— Start —

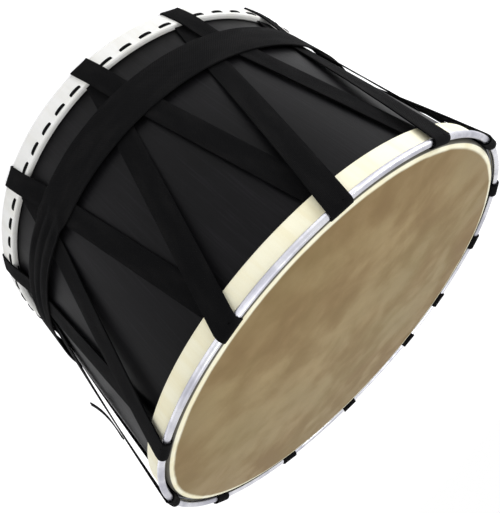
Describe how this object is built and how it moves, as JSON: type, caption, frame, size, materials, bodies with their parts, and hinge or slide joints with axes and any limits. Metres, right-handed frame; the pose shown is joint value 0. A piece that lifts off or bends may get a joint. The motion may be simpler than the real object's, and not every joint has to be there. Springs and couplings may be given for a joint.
{
  "type": "davul",
  "caption": "Shallow two-headed bass drum whose skins are drawn tight by a zigzag lacing of flat black webbing, with a webbing belt round it and a bright steel ring on the beater side.",
  "frame": {"origin": "centre of the drum's base, on the surface it stands on", "axes": "+Z along the drum's axis, from the treble skin up to the bass skin; -Y towards the side that the picture shows"},
  "size_m": [0.5355, 0.535, 0.3398],
  "materials": {
    "shell_wood": "black stained ply, satin, faint grain along the drum's axis",
    "bass_skin": "thick natural hide, mottled tan and brown, cream over the bearing edge",
    "treble_skin": "thin white hide, satin",
    "hoop_strip": "plain strip, hidden in the lapped skins",
    "ring_steel": "bright drawn rod",
    "lacing_webbing": "flat black polypropylene webbing, matte, close weave",
    "belt_webbing": "wide black webbing, matte, gathered into pleats on one stretch"
  },
  "bodies": {
    "root": {"bass_head": "bass_skin", "bass_hoop": "hoop_strip", "bass_ring": "ring_steel", "belt": "belt_webbing", "shell": "shell_wood", "treble_head": "treble_skin", "treble_hoop": "hoop_strip", "webbing_run_01": "lacing_webbing", "webbing_run_02": "lacing_webbing", "webbing_run_03": "lacing_webbing", "webbing_run_04": "lacing_webbing", "webbing_run_05": "lacing_webbing", "webbing_run_06": "lacing_webbing", "webbing_run_07": "lacing_webbing", "webbing_run_08": "lacing_webbing", "webbing_run_09": "lacing_webbing", "webbing_run_10": "lacing_webbing", "webbing_run_11": "lacing_webbing", "webbing_run_12": "lacing_webbing", "webbing_run_13": "lacing_webbing", "webbing_run_14": "lacing_webbing", "webbing_run_15": "lacing_webbing", "webbing_run_16": "lacing_webbing", "webbing_run_17": "lacing_webbing", "webbing_run_18": "lacing_webbing", "webbing_run_19": "lacing_webbing", "webbing_run_20": "lacing_webbing", "webbing_run_21": "lacing_webbing", "webbing_run_22": "lacing_webbing", "webbing_run_23": "lacing_webbing", "webbing_run_24": "lacing_webbing", "webbing_run_25": "lacing_webbing", "webbing_run_26": "lacing_webbing", "webbing_tail": "lacing_webbing"}
  },
  "joints": []
}
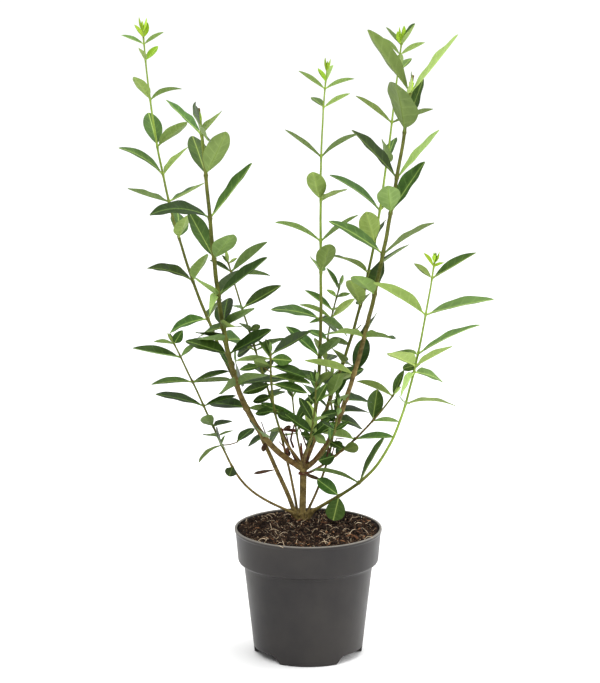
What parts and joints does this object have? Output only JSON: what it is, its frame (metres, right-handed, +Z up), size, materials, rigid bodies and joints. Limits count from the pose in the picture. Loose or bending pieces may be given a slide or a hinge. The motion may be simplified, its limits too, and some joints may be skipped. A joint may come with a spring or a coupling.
{
  "type": "potted atrovirens privet",
  "caption": "Young evergreen privet shrub with long arching shoots of paired dark green leaves on a short trunk, growing in a round dark grey nursery pot filled with peat.",
  "frame": {"origin": "centre of the pot's flat underside, level with what it stands on", "axes": "+Z up the plant, +X to its right seen from the front, -Y towards the viewer"},
  "size_m": [0.3777, 0.2676, 0.6487],
  "materials": {
    "pot_plastic": "satin moulded dark grey plastic",
    "peat": "loose fibrous brown peat",
    "bark": "smooth olive-brown bark",
    "shoot_bark": "smooth olive-green young bark",
    "foliage": "glossy evergreen leaves with paler undersides"
  },
  "bodies": {
    "root": {"pot": "pot_plastic", "soil": "peat", "trunk": "bark", "stem_left_main": "shoot_bark", "leaves_left_main": "foliage", "stem_left_tall": "shoot_bark", "leaves_left_tall": "foliage", "stem_left_inner": "shoot_bark", "leaves_left_inner": "foliage", "stem_left_low": "shoot_bark", "leaves_left_low": "foliage", "stem_centre_left": "shoot_bark", "leaves_centre_left": "foliage", "stem_centre_front": "shoot_bark", "leaves_centre_front": "foliage", "stem_centre_tall": "shoot_bark", "leaves_centre_tall": "foliage", "stem_right_back": "shoot_bark", "leaves_right_back": "foliage", "stem_right_front": "shoot_bark", "leaves_right_front": "foliage", "stem_right_green": "shoot_bark", "leaves_right_green": "foliage", "stem_right_low": "shoot_bark", "leaves_right_low": "foliage", "stem_centre_back": "shoot_bark", "leaves_centre_back": "foliage", "stem_front_low": "shoot_bark", "leaves_front_low": "foliage", "stem_front_right": "shoot_bark", "leaves_front_right": "foliage", "stem_back_mid": "shoot_bark", "leaves_back_mid": "foliage", "stem_back_right": "shoot_bark", "leaves_back_right": "foliage"}
  },
  "joints": []
}
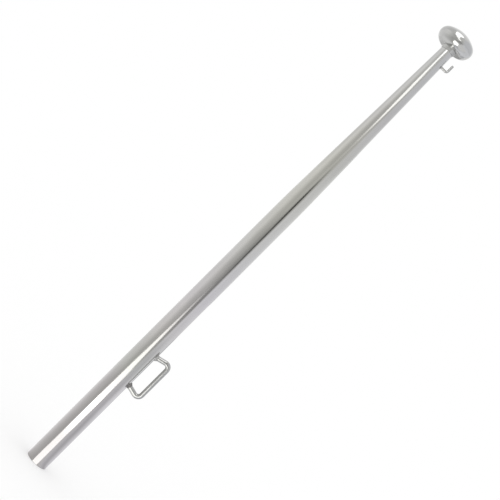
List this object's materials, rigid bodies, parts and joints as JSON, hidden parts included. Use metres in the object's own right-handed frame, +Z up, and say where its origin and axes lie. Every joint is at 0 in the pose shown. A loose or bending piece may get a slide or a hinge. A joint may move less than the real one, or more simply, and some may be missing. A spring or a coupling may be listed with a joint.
{
  "type": "boat stern flagpole",
  "caption": "Tapered polished steel tube with a flattened ball truck, an upturned wire flag hook and a welded rod loop for the halyard.",
  "frame": {"origin": "centre of the foot's end face, on the pole's axis", "axes": "+Z up the pole towards the truck, +X the side where the loop and the hook stand out"},
  "size_m": [0.053, 0.0424, 0.6247],
  "materials": {
    "polished_steel": "polished",
    "weld_steel": "satin"
  },
  "bodies": {
    "root": {"pole_tube": "polished_steel", "truck": "polished_steel", "flag_hook": "polished_steel", "hook_weld": "weld_steel", "halyard_loop": "polished_steel", "loop_weld_lower": "weld_steel", "loop_weld_upper": "weld_steel"}
  },
  "joints": []
}
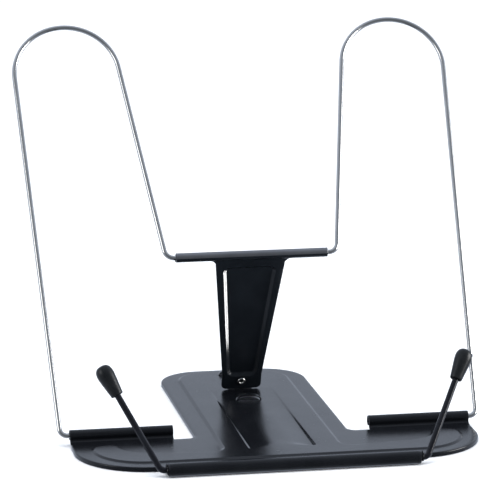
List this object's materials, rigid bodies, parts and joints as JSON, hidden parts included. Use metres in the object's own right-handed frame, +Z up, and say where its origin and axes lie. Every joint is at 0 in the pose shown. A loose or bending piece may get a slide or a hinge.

— End —

## GIVEN PROBLEM
Exact copies of all the records are required.

## TASK RESPONSE
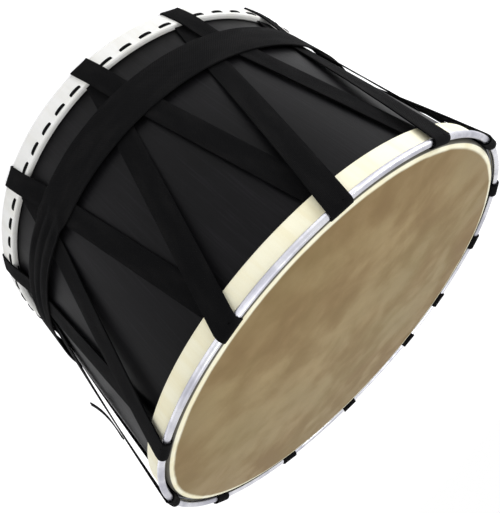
Describe how this object is built and how it moves, as JSON: type, caption, frame, size, materials, bodies with their parts, and hinge or slide joints with axes and any limits. Metres, right-handed frame; the pose shown is joint value 0. A piece that lifts off or bends may get a joint. The motion may be simpler than the real object's, and not every joint has to be there. Springs and couplings may be given for a joint.
{
  "type": "davul",
  "caption": "Shallow two-headed bass drum whose skins are drawn tight by a zigzag lacing of flat black webbing, with a webbing belt round it and a bright steel ring on the beater side.",
  "frame": {"origin": "centre of the drum's base, on the surface it stands on", "axes": "+Z along the drum's axis, from the treble skin up to the bass skin; -Y towards the side that the picture shows"},
  "size_m": [0.5355, 0.535, 0.3398],
  "materials": {
    "shell_wood": "black stained ply, satin, faint grain along the drum's axis",
    "bass_skin": "thick natural hide, mottled tan and brown, cream over the bearing edge",
    "treble_skin": "thin white hide, satin",
    "hoop_strip": "plain strip, hidden in the lapped skins",
    "ring_steel": "bright drawn rod",
    "lacing_webbing": "flat black polypropylene webbing, matte, close weave",
    "belt_webbing": "wide black webbing, matte, gathered into pleats on one stretch"
  },
  "bodies": {
    "root": {"bass_head": "bass_skin", "bass_hoop": "hoop_strip", "bass_ring": "ring_steel", "belt": "belt_webbing", "shell": "shell_wood", "treble_head": "treble_skin", "treble_hoop": "hoop_strip", "webbing_run_01": "lacing_webbing", "webbing_run_02": "lacing_webbing", "webbing_run_03": "lacing_webbing", "webbing_run_04": "lacing_webbing", "webbing_run_05": "lacing_webbing", "webbing_run_06": "lacing_webbing", "webbing_run_07": "lacing_webbing", "webbing_run_08": "lacing_webbing", "webbing_run_09": "lacing_webbing", "webbing_run_10": "lacing_webbing", "webbing_run_11": "lacing_webbing", "webbing_run_12": "lacing_webbing", "webbing_run_13": "lacing_webbing", "webbing_run_14": "lacing_webbing", "webbing_run_15": "lacing_webbing", "webbing_run_16": "lacing_webbing", "webbing_run_17": "lacing_webbing", "webbing_run_18": "lacing_webbing", "webbing_run_19": "lacing_webbing", "webbing_run_20": "lacing_webbing", "webbing_run_21": "lacing_webbing", "webbing_run_22": "lacing_webbing", "webbing_run_23": "lacing_webbing", "webbing_run_24": "lacing_webbing", "webbing_run_25": "lacing_webbing", "webbing_run_26": "lacing_webbing", "webbing_tail": "lacing_webbing"}
  },
  "joints": []
}
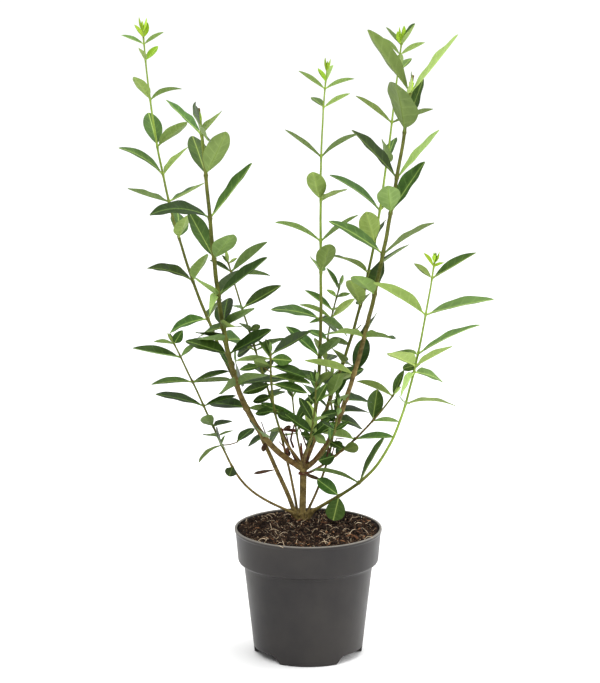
What parts and joints does this object have? Output only JSON: what it is, its frame (metres, right-handed, +Z up), size, materials, rigid bodies and joints. Limits count from the pose in the picture. Loose or bending pieces may be given a slide or a hinge. The motion may be simplified, its limits too, and some joints may be skipped. A joint may come with a spring or a coupling.
{
  "type": "potted atrovirens privet",
  "caption": "Young evergreen privet shrub with long arching shoots of paired dark green leaves on a short trunk, growing in a round dark grey nursery pot filled with peat.",
  "frame": {"origin": "centre of the pot's flat underside, level with what it stands on", "axes": "+Z up the plant, +X to its right seen from the front, -Y towards the viewer"},
  "size_m": [0.3777, 0.2676, 0.6487],
  "materials": {
    "pot_plastic": "satin moulded dark grey plastic",
    "peat": "loose fibrous brown peat",
    "bark": "smooth olive-brown bark",
    "shoot_bark": "smooth olive-green young bark",
    "foliage": "glossy evergreen leaves with paler undersides"
  },
  "bodies": {
    "root": {"pot": "pot_plastic", "soil": "peat", "trunk": "bark", "stem_left_main": "shoot_bark", "leaves_left_main": "foliage", "stem_left_tall": "shoot_bark", "leaves_left_tall": "foliage", "stem_left_inner": "shoot_bark", "leaves_left_inner": "foliage", "stem_left_low": "shoot_bark", "leaves_left_low": "foliage", "stem_centre_left": "shoot_bark", "leaves_centre_left": "foliage", "stem_centre_front": "shoot_bark", "leaves_centre_front": "foliage", "stem_centre_tall": "shoot_bark", "leaves_centre_tall": "foliage", "stem_right_back": "shoot_bark", "leaves_right_back": "foliage", "stem_right_front": "shoot_bark", "leaves_right_front": "foliage", "stem_right_green": "shoot_bark", "leaves_right_green": "foliage", "stem_right_low": "shoot_bark", "leaves_right_low": "foliage", "stem_centre_back": "shoot_bark", "leaves_centre_back": "foliage", "stem_front_low": "shoot_bark", "leaves_front_low": "foliage", "stem_front_right": "shoot_bark", "leaves_front_right": "foliage", "stem_back_mid": "shoot_bark", "leaves_back_mid": "foliage", "stem_back_right": "shoot_bark", "leaves_back_right": "foliage"}
  },
  "joints": []
}
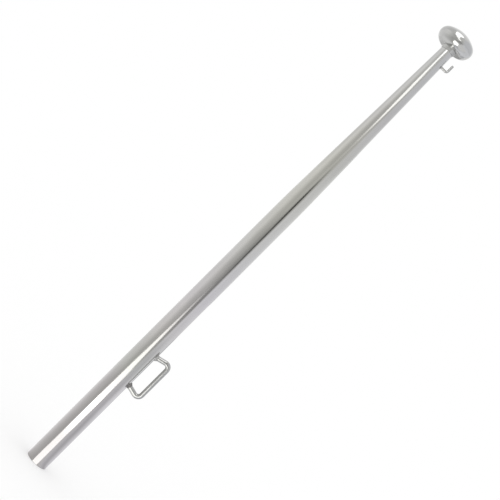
List this object's materials, rigid bodies, parts and joints as JSON, hidden parts included. Use metres in the object's own right-handed frame, +Z up, and say where its origin and axes lie. Every joint is at 0 in the pose shown. A loose or bending piece may get a slide or a hinge. A joint may move less than the real one, or more simply, and some may be missing. A spring or a coupling may be listed with a joint.
{
  "type": "boat stern flagpole",
  "caption": "Tapered polished steel tube with a flattened ball truck, an upturned wire flag hook and a welded rod loop for the halyard.",
  "frame": {"origin": "centre of the foot's end face, on the pole's axis", "axes": "+Z up the pole towards the truck, +X the side where the loop and the hook stand out"},
  "size_m": [0.053, 0.0424, 0.6247],
  "materials": {
    "polished_steel": "polished",
    "weld_steel": "satin"
  },
  "bodies": {
    "root": {"pole_tube": "polished_steel", "truck": "polished_steel", "flag_hook": "polished_steel", "hook_weld": "weld_steel", "halyard_loop": "polished_steel", "loop_weld_lower": "weld_steel", "loop_weld_upper": "weld_steel"}
  },
  "joints": []
}
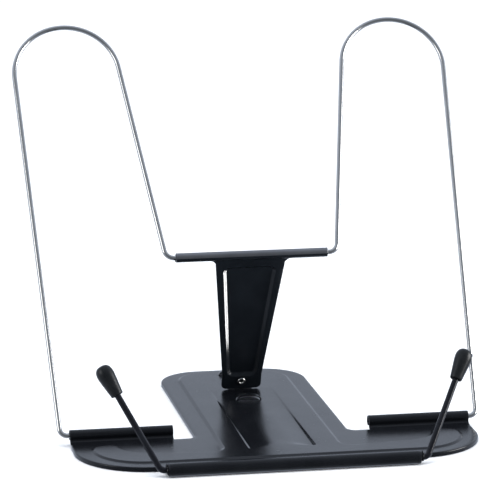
List this object's materials, rigid bodies, parts and joints as JSON, hidden parts included. Use metres in the object's own right-handed frame, +Z up, and say where its origin and axes lie. Every joint is at 0 in the pose shown. A loose or bending piece may get a slide or a hinge.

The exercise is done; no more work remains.